“Aklın yok ise ta*ağımda, elin ne geziyo
aşağımda”…
“Delilik,
aynı şeyleri tekrar tekrar yapıp farklı sonuçlar beklemektir” der Einstein…
Hani,
“neden” belliyse “sonuç” da bellidir gibisinden…
“Nedensellik”
bir felsefe ilkesidir aslında…
“Olay
ve olguların birbirine belli şekilde bağlı olmasını” anlatan bir ilke…
“Her
şeyin bir nedeni vardır ve nedenine bağlanarak açıklanabilir. Belli nedenler,
belirli sonuçları yaratır, aynı nedenler, aynı koşullarda aynı sonuçları
verir”…
Ama
bu ilke biraz yanlış anlaşılır. Oysa…
“Her
şeyin bir nedeni vardır” demez, “her sonucun bir nedeni vardır” der…
Yani
“o şey” artık bir “sonuca” ulaşmışsa,
O
artık bir sonuçsa, işte onun bir nedeni vardır…
Yani
“sonucu olan her şeyin bir nedeni vardır” der nedensellik ilkesi…
Olayların
nedensel bağlantısından ilk söz eden,
MÖ.4.yy.da
yaşamış bir filozof, “Demokritos …
Aristo
ise bu konuda şöyle diyor…
“Ortaya
çıkan her şey, bir şey yoluyla bir şeyden, belli bir şey olarak ortaya çıkar…”
“Nedensellik”,
bilimsel düşüncenin temel ilkesidir ve insana şunu belletmeye çalışır…
“Nesnel
dünya bilinebilir ve olanaklar çerçevesinde değiştirilebilir. Herhangi bir
olaydaki neden sonuç ilişkisi biliniyorsa, nedeninin değiştirilmesiyle sonuç da
değişecektir…”
Albert
Einstein bu durumu şöyle özetler…
“Tanrı
zar atmaz…” Yani…
“Her
şey birbirine bağlantılıdır. Her sonuç, bir önceki olayın ya da nedenin
ürünüdür. O olayda geriye doğru gidildiğinde sonsuz bir neden sonuç ilişkisi
ortaya çıkar”…
Bu
nedenle tarihçiler de “nedensellik” ilkesi çerçevesinde bakarlar tarihe…
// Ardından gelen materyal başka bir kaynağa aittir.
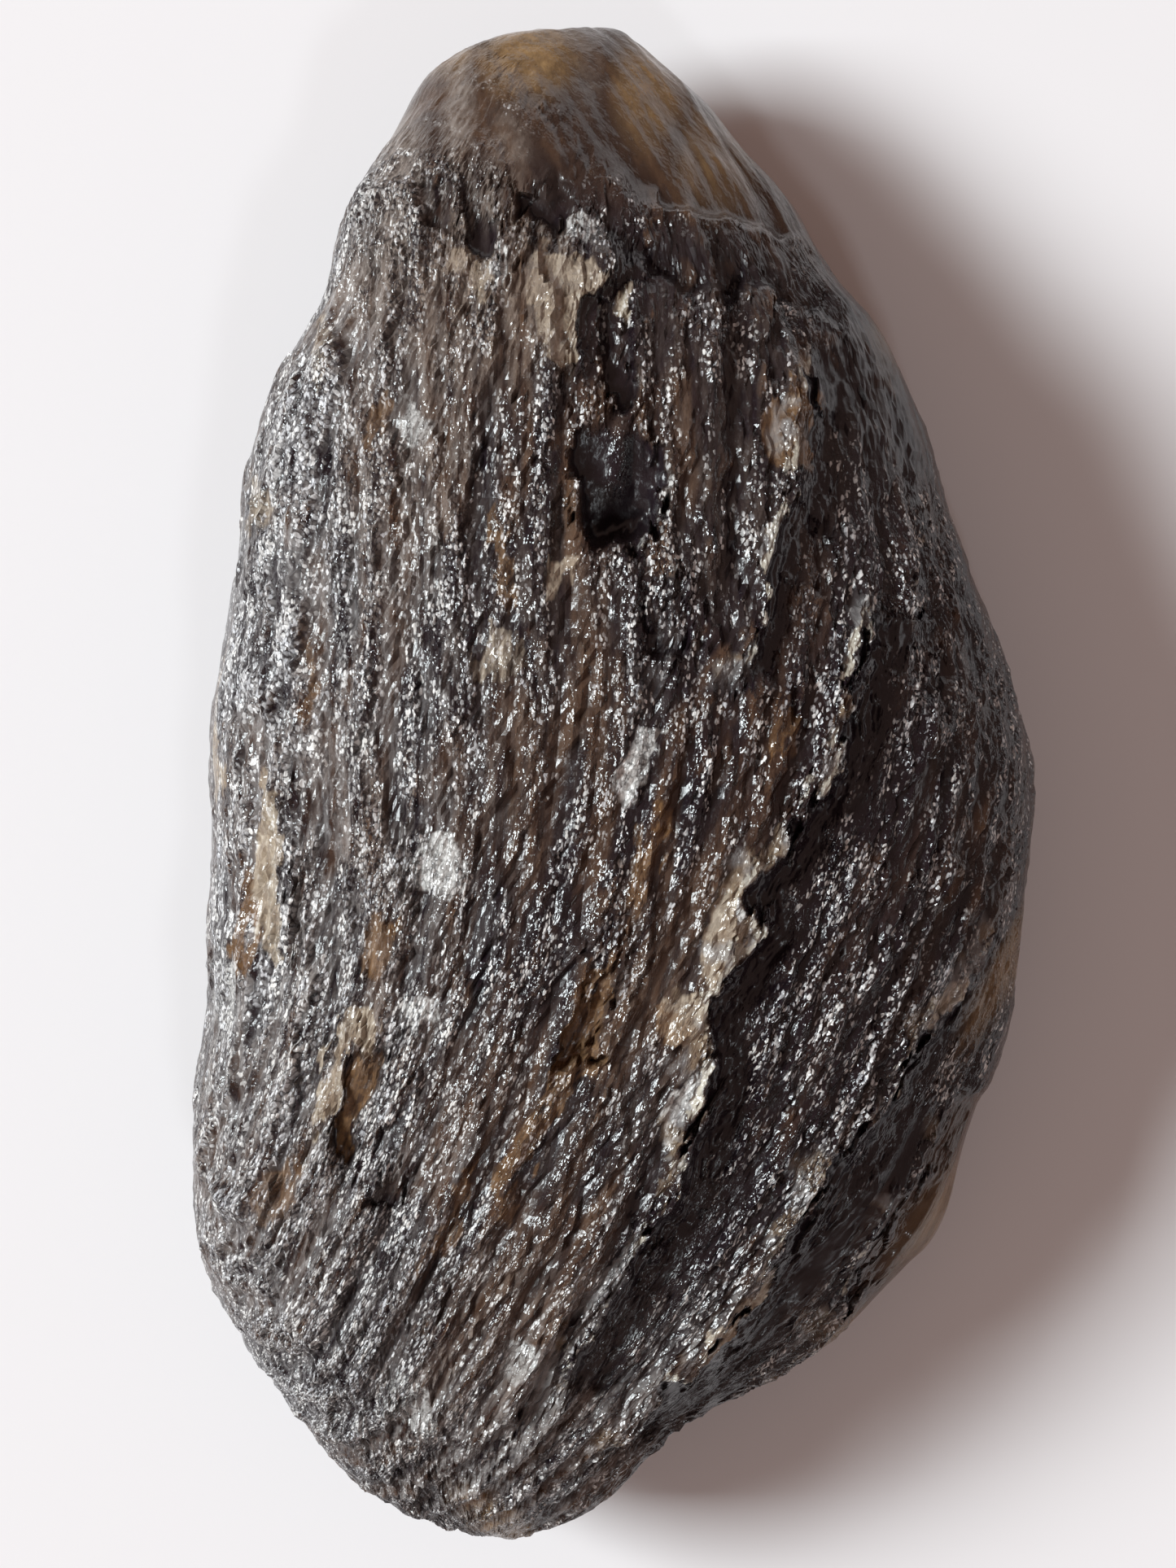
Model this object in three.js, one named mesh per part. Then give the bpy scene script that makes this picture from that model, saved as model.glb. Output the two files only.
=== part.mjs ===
// A natural piece of glass, 42 mm long, lying on its flatter side. Its upper face is sculpted into flakes
// and ledges that follow the grain of the glass.
// Millimetres, +Z up. The long way is along Y, with the narrow, chipped end at +Y.
import * as THREE from 'three';
import { mergeVertices } from 'three/addons/utils/BufferGeometryUtils.js';

// ---- Driving sizes ----

const RINGS = 54; // sections from the upper tip to the lower tip
const TOP_COLUMNS = 60; // facets across the upper face
const UNDER_COLUMNS = 24; // facets across the underside
const REST_LEVEL = 0; // height of the worn patch that the stone rests on
const WALL = 0.3; // half the width of a ledge's wall
const RIM_FADE = 1.3; // the relief dies out over this distance from the rim
const PULL_REACH = 1.0; // vertices closer to a ledge than this are drawn towards it
const PULL = 0.6; // the share of the way that they are drawn, on the ledge itself
const EVENNESS = 0.35; // 0 spaces the columns by angle around a ring, 1 by width across it

// ---- Rails ----
// Four curves run from tip to tip, and every ring of the surface passes through all four.
// Each point is [x, y, z].

const UPPER_TIP = [-0.5, 21.0, 5.0];
const LOWER_TIP = [-3.2, -21.0, 5.3];

const LEFT_RAIL = [
  UPPER_TIP, [-1.4, 20.75, 5.1], [-3.1, 20.8, 5.3], [-4.2, 20.3, 5.6], [-5.3, 19.5, 5.8], [-5.8, 18.6, 6.0],
  [-6.6, 17.2, 6.2], [-7.4, 16.0, 6.3], [-7.8, 14.9, 6.3], [-8.05, 13.3, 6.3], [-8.5, 12.45, 6.2],
  [-9.05, 11.8, 6.1], [-9.7, 10.4, 6.0], [-10.25, 8.2, 6.0], [-10.5, 6.0, 5.9], [-10.85, 3.8, 5.7],
  [-11.3, 1.3, 5.6], [-11.15, -1.9, 5.6], [-11.4, -4.2, 5.6], [-11.3, -6.4, 5.6], [-11.7, -8.8, 5.6],
  [-11.65, -12.1, 5.6], [-11.3, -13.8, 5.6], [-10.3, -15.6, 5.5], [-9.4, -16.7, 5.4], [-8.0, -18.5, 5.3],
  [-6.9, -19.5, 5.3], [-5.3, -20.2, 5.3], [-4.2, -20.6, 5.3], LOWER_TIP,
];

const RIGHT_RAIL = [
  UPPER_TIP, [0.5, 20.8, 5.0], [0.95, 20.2, 5.0], [1.7, 19.6, 5.0], [2.5, 19.0, 4.9], [3.5, 17.6, 4.9],
  [4.75, 16.35, 4.8], [5.5, 15.0, 4.8], [6.3, 13.8, 4.8], [7.5, 12.4, 4.8], [8.4, 10.45, 4.8],
  [8.9, 9.2, 4.7], [9.35, 7.3, 4.7], [10.35, 4.8, 4.6], [11.15, 2.5, 4.5], [11.7, 0.3, 4.4],
  [11.6, -2.0, 4.3], [11.25, -5.4, 4.0], [11.05, -7.1, 3.8], [10.1, -9.3, 3.6], [9.65, -10.8, 3.5],
  [9.1, -12.7, 3.4], [7.9, -14.0, 3.4], [6.7, -15.3, 3.5], [5.8, -16.05, 3.7], [4.4, -16.7, 4.0],
  [1.75, -17.8, 4.5], [0.6, -18.85, 4.8], [0.0, -19.6, 4.9], [-1.2, -20.35, 5.1], [-2.4, -20.85, 5.2],
  LOWER_TIP,
];

const CROWN_RAIL = [
  UPPER_TIP, [-0.8, 20.7, 6.4], [-1.2, 19.6, 8.2], [-1.5, 17.2, 10.2], [-1.5, 14.0, 12.1], [-1.3, 9.0, 13.6],
  [-1.5, 2.0, 14.3], [-2.2, -5.0, 14.2], [-2.9, -11.0, 13.2], [-3.5, -16.0, 11.5], [-3.6, -19.0, 9.6],
  [-3.4, -20.6, 7.4], LOWER_TIP,
];

const KEEL_RAIL = [
  UPPER_TIP, [-0.4, 20.6, 3.5], [-0.7, 18.6, 2.1], [-1.2, 13.5, 0.7], [-1.7, 7.0, -0.1], [-2.1, -2.0, -0.3],
  [-2.6, -10.0, -0.1], [-3.1, -16.6, 1.1], [-3.2, -19.8, 2.6], [-3.2, -20.8, 4.0], LOWER_TIP,
];

// How full each quarter of a ring is: 1 is an ellipse, and less is squarer.
const LEFT_SHOULDER = 0.86;
const RIGHT_SHOULDER = 0.94;
const UNDER_SHOULDER = 0.88;

// ---- Ledges, along the grain ----
// A ledge is the broken edge of a layer. Its path is [y, x] from its upper end down, and the surface on its
// right side is lower by drop, rising back to the dome over reach.

const SHELF_EDGE = { // above the smooth shelf at the lower right
  path: [[-8.6, 9.3], [-9.6, 9.1], [-10.3, 8.6], [-12.0, 7.75], [-14.1, 6.5], [-15.6, 5.65], [-16.6, 5.0]],
  drop: 1.3, lip: 0.15, reach: 3.5,
};

const LEDGES = [
  SHELF_EDGE,
  { // the main ledge, down the middle of the right half
    path: [
      [4.5, 7.05], [3.4, 6.6], [2.1, 6.1], [0.7, 5.9], [-0.5, 5.3], [-1.9, 4.3], [-2.8, 3.75], [-3.9, 3.8],
      [-4.8, 3.1], [-6.0, 2.45], [-7.4, 2.4], [-8.4, 2.55], [-9.6, 2.0], [-11.0, 1.8], [-13.0, 0.6],
      [-15.0, -0.6], [-16.5, -1.4],
    ],
    drop: 1.15, lip: 0.3, reach: 1.1,
  },
  { // the spine above it
    path: [[11.6, 5.2], [10.7, 5.5], [9.9, 5.45], [7.3, 4.6], [5.0, 4.1], [2.7, 3.4]],
    drop: 0.65, lip: 0.25, reach: 1.0,
  },
  { // the long ledge nearer the right rim
    path: [
      [-2.0, 10.95], [-3.8, 10.75], [-5.0, 9.9], [-6.6, 8.7], [-7.7, 7.75], [-8.7, 7.5], [-9.8, 6.6],
      [-11.0, 5.45], [-12.2, 5.2], [-13.9, 3.8], [-15.5, 2.8], [-16.7, 1.6], [-18.2, -0.6],
    ],
    drop: 1.0, lip: 0.2, reach: 1.3,
  },
  { // the tan plate near the shoulder
    path: [[14.4, 0.0], [13.1, -0.2], [12.7, -0.9], [11.7, -1.1], [10.4, -1.3]],
    drop: 0.55, lip: 0.05, reach: 1.2,
  },
  { // a short ledge in the middle
    path: [[5.8, 2.2], [4.6, 1.75], [3.6, 1.65], [2.0, 1.1]],
    drop: 0.4, lip: 0.15, reach: 0.8,
  },
  { // a crest beside the upper end of the main ledge
    path: [[7.6, 8.5], [5.9, 8.2], [4.0, 8.0], [2.6, 7.8]],
    drop: 0.45, lip: 0.2, reach: 0.9,
  },
  { // a low ledge on the left
    path: [[0.9, -8.5], [-1.1, -8.65], [-2.7, -8.5], [-5.2, -8.9]],
    drop: 0.35, lip: 0.1, reach: 1.0,
  },
];
const LEDGE_END = 1.4; // a ledge dies out over this distance at each end

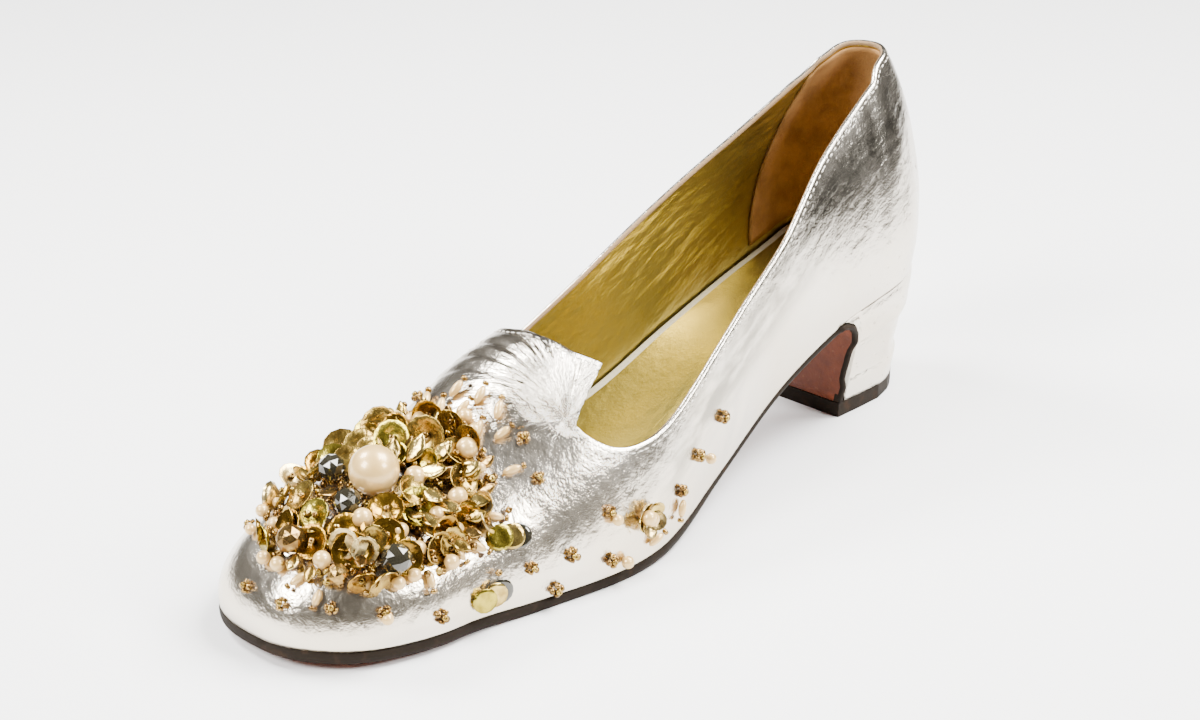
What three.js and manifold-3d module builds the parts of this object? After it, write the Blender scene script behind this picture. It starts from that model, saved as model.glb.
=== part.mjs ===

“Bütün olaylar zincirin halkaları gibidir. Her
olay kendisinden önceki bir olayın sonucu, kendisinden sonraki olayında
nedenidir. Önceki olay bilinmezse sonraki olaylar kavranamaz”…
Baktığımızda,
aslında “nedenselliğin” tam da ortasındayız hepimiz. Çünkü…
Nedensellik
ilkesi sosyolojik olarak da belirleyicidir…
Misal…
Coğrafi yapı, ekonomik yapıyı etkiler, o nedenle Karadeniz’de balıkçılık, Doğu
Anadolu’da hayvancılık gelişmiştir…
Ekonomik
yapı, toplumsal yapıyı etkiler, o nedenle tarım ve hayvancılıkla uğraşanlarda
geniş aile yapısı ortaya çıkmıştır…
Toplumun
nüfus yapısı ekonomik yapıyı etkiler, o nedenle genç nüfusun çoğunlukta olduğu
bir toplumda eğitim ihtiyacı ve işsizlik fazladır…
Yani
toplumlar ne yaşıyorsa bunlar koşulların yarattığı bir sonuçtur…
Ama
en kötüsü de yaşadıkları kötü şeyler, kendi yarattıkları koşulların sonucu
olmasıdır…
İşte
o nedenledir ki önemsiz görüp üstüne düşmediği konuların acısını çeker
toplumlar ve işte o nedenledir ki içinde “için”, “olduğundan”, “dolayı” dolu
cümleler her geçen gün artar…
İşte
o nedenledir ki bugün yaşanan her “sonucun” nedenleri belliyken biz hala aynı
şeyleri tekrar tekrar yapıp,
Ya
da yapılmasına ses çıkarmayıp farklı sonuçlar almayı bekliyoruz…
Deli miyiz neyiz?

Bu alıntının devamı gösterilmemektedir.